▸ **Input data**
┄┄┄┄┄┄┄┄┄┄
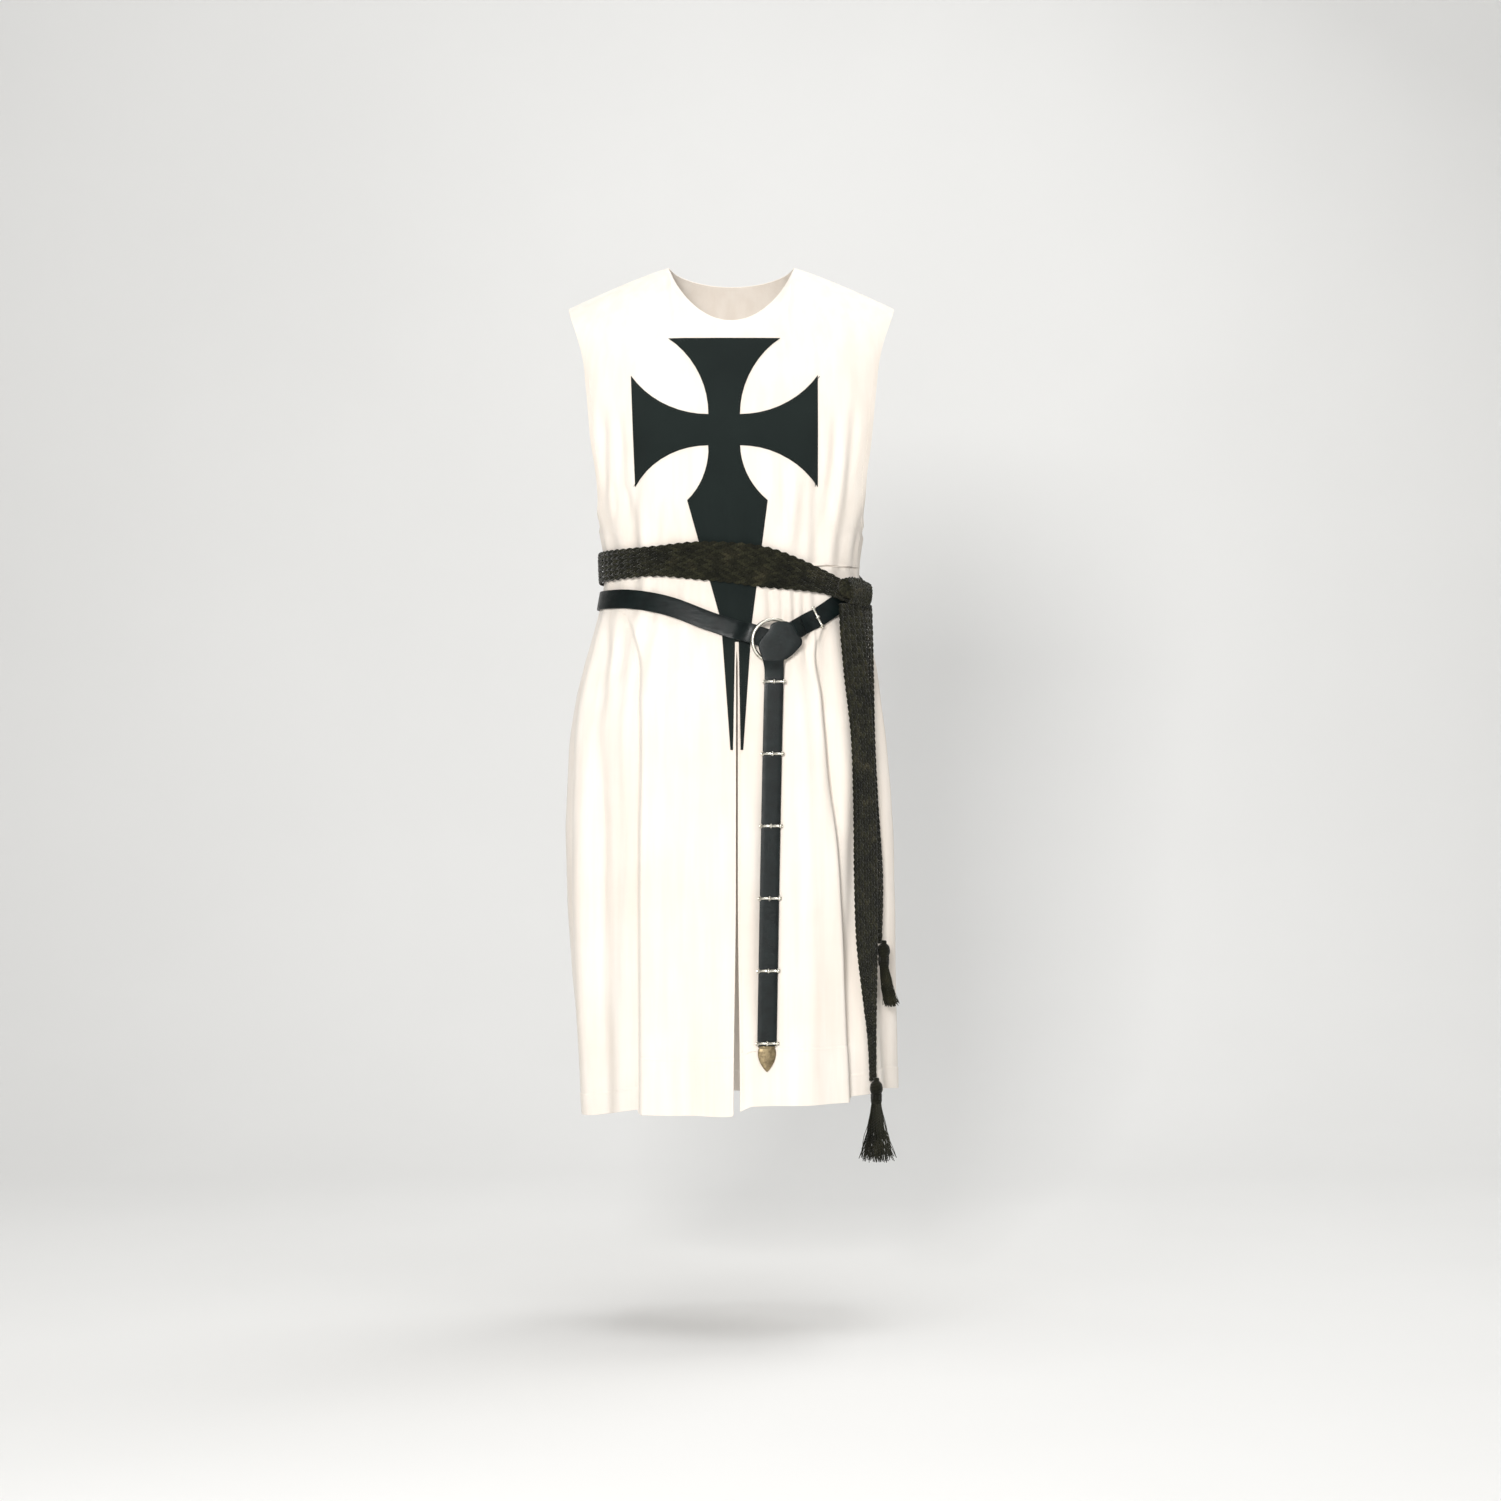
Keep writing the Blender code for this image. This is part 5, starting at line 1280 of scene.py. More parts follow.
┄┄┄┄┄┄┄┄┄┄
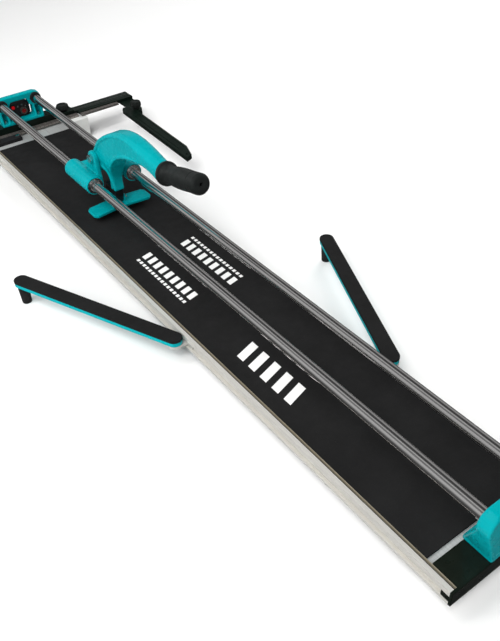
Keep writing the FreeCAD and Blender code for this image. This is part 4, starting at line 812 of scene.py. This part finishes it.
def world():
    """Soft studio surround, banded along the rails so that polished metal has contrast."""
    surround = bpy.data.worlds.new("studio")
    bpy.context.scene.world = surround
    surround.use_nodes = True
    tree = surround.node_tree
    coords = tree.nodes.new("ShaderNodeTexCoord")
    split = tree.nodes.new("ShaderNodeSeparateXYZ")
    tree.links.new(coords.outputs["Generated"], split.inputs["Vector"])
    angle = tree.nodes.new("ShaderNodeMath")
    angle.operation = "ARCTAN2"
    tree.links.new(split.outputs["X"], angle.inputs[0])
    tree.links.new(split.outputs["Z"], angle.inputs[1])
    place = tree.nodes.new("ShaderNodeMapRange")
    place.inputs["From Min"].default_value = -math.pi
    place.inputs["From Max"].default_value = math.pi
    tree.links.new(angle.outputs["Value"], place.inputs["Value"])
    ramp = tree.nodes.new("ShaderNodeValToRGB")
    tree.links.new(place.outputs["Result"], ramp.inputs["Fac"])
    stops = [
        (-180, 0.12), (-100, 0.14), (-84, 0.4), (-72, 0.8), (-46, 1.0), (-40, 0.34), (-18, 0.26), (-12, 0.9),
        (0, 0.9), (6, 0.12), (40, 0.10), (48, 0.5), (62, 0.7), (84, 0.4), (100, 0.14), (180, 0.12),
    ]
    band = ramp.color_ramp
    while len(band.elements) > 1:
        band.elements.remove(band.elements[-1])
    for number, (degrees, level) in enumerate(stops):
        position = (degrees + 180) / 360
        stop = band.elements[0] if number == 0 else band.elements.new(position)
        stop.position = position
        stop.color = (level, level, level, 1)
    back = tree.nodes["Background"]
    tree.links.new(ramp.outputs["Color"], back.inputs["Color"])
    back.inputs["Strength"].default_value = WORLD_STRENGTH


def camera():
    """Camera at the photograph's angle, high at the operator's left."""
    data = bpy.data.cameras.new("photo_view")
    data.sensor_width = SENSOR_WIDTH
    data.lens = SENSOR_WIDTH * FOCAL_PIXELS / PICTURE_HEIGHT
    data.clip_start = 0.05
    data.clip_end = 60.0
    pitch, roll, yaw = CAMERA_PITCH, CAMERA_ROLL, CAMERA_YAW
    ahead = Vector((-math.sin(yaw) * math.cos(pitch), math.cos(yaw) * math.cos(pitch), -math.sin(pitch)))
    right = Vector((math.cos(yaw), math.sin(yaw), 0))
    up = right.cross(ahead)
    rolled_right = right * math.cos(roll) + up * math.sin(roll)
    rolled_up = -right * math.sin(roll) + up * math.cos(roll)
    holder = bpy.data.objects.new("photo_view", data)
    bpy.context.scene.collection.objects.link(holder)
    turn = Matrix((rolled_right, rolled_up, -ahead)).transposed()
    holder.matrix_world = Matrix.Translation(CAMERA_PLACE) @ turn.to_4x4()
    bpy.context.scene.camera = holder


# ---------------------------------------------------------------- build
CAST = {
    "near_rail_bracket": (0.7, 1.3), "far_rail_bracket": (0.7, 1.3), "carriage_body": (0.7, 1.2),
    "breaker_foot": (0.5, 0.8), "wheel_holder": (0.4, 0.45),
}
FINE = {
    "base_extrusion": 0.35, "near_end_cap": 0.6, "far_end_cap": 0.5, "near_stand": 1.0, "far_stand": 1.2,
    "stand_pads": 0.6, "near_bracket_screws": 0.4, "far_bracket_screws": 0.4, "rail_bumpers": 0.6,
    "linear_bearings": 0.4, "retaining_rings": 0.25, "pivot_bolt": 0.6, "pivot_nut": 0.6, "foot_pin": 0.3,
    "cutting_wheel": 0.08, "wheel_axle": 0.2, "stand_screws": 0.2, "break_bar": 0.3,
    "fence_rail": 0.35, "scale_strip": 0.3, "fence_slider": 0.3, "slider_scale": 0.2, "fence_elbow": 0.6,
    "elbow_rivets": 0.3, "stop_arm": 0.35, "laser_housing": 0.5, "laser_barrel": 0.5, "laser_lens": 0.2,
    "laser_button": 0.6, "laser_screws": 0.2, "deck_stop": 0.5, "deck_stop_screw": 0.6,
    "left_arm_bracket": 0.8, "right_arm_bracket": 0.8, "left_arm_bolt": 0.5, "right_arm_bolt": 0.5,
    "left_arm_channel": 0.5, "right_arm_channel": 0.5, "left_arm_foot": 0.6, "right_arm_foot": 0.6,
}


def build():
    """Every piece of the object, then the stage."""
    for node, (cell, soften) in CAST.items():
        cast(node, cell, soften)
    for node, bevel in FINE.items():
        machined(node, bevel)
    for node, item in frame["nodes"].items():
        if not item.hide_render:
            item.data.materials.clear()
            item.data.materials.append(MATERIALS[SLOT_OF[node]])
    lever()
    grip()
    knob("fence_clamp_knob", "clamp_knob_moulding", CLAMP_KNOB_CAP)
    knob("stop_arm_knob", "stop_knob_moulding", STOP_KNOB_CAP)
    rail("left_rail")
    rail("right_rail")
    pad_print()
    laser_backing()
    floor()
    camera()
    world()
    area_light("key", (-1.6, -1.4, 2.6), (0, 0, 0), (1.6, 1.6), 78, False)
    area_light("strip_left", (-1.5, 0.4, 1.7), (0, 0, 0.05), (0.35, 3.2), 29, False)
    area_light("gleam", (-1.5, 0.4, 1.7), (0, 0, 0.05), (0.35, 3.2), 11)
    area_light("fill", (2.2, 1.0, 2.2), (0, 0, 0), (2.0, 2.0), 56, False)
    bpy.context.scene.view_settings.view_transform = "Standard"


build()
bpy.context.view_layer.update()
┄┄┄┄┄┄┄┄┄┄
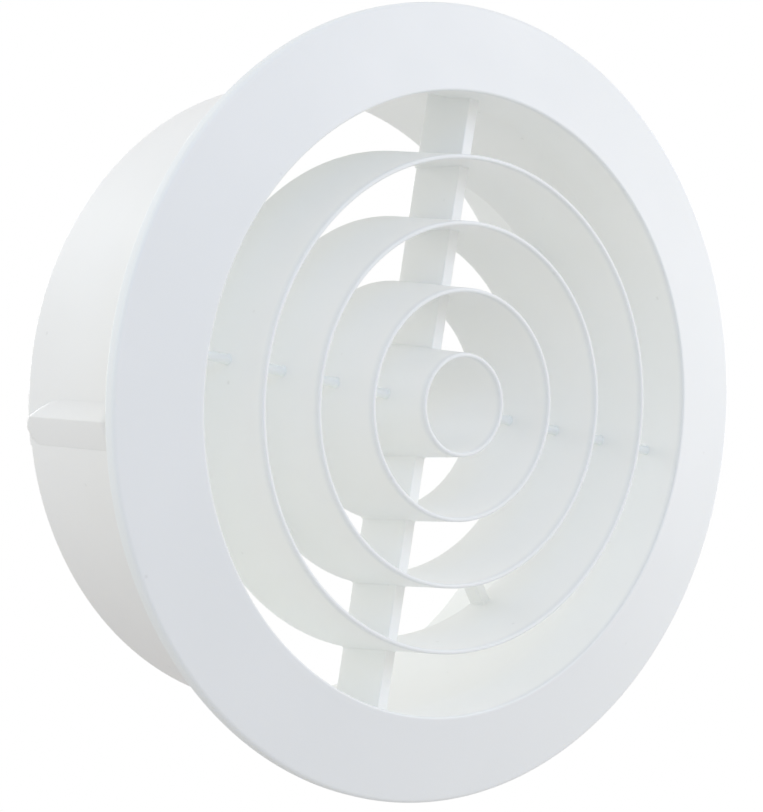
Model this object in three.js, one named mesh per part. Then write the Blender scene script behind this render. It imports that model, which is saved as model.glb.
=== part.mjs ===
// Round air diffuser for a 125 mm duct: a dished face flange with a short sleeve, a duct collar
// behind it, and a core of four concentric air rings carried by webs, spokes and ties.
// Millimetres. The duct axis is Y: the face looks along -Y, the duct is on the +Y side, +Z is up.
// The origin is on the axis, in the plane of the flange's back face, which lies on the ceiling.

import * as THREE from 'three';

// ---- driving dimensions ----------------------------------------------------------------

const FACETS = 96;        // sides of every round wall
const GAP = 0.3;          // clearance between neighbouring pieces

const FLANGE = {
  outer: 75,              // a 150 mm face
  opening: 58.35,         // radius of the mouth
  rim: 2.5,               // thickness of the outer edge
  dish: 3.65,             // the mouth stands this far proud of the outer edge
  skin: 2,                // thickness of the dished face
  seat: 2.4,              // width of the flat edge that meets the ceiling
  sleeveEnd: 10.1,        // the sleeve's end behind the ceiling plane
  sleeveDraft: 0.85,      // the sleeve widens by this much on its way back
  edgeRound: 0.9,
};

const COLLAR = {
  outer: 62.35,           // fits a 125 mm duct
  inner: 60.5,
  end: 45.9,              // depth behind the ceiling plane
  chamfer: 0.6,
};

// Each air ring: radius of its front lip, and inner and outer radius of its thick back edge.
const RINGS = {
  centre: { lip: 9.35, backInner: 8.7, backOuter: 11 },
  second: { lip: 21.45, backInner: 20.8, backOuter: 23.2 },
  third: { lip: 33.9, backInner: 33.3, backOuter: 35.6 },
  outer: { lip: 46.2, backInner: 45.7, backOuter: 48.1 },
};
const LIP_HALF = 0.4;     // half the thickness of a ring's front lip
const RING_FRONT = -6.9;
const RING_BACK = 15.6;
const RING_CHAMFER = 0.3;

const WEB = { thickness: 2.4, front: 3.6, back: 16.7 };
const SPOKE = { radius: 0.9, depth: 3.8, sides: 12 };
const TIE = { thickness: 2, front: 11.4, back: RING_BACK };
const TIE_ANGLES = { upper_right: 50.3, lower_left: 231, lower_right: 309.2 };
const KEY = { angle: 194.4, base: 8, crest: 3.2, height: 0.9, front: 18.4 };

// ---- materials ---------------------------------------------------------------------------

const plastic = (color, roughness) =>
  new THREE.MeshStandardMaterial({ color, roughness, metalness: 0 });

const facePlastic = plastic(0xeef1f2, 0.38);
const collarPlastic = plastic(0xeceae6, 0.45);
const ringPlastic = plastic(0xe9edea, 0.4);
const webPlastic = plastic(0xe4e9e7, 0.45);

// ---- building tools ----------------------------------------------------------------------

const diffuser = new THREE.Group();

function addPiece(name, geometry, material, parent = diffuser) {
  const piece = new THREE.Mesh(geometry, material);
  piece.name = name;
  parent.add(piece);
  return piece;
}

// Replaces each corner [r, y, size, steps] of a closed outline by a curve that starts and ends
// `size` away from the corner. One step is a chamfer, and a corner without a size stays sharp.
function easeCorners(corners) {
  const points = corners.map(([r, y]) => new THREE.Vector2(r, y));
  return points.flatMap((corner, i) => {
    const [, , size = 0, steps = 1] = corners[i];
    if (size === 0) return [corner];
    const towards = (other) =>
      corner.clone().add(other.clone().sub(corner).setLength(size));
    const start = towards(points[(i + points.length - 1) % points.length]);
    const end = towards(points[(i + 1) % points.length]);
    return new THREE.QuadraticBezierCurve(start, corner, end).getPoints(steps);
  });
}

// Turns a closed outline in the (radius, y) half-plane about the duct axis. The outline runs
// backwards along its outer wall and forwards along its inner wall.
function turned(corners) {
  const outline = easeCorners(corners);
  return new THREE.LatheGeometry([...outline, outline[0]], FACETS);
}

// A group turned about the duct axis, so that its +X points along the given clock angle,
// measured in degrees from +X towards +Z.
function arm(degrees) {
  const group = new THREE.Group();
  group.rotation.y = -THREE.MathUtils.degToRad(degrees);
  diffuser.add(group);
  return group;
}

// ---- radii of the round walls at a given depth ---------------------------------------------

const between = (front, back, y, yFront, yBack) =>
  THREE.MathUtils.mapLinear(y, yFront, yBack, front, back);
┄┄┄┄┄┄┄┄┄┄
▸ **The problem**
Exactly and exclusively, reproduce the lines that start at the line containing "Model this object" and end at the line containing "---- driving dimensions", inclusive of both.

▸ **Result**
Model this object in three.js, one named mesh per part. Then write the Blender scene script behind this render. It imports that model, which is saved as model.glb.
=== part.mjs ===
// Round air diffuser for a 125 mm duct: a dished face flange with a short sleeve, a duct collar
// behind it, and a core of four concentric air rings carried by webs, spokes and ties.
// Millimetres. The duct axis is Y: the face looks along -Y, the duct is on the +Y side, +Z is up.
// The origin is on the axis, in the plane of the flange's back face, which lies on the ceiling.

import * as THREE from 'three';

// ---- driving dimensions ----------------------------------------------------------------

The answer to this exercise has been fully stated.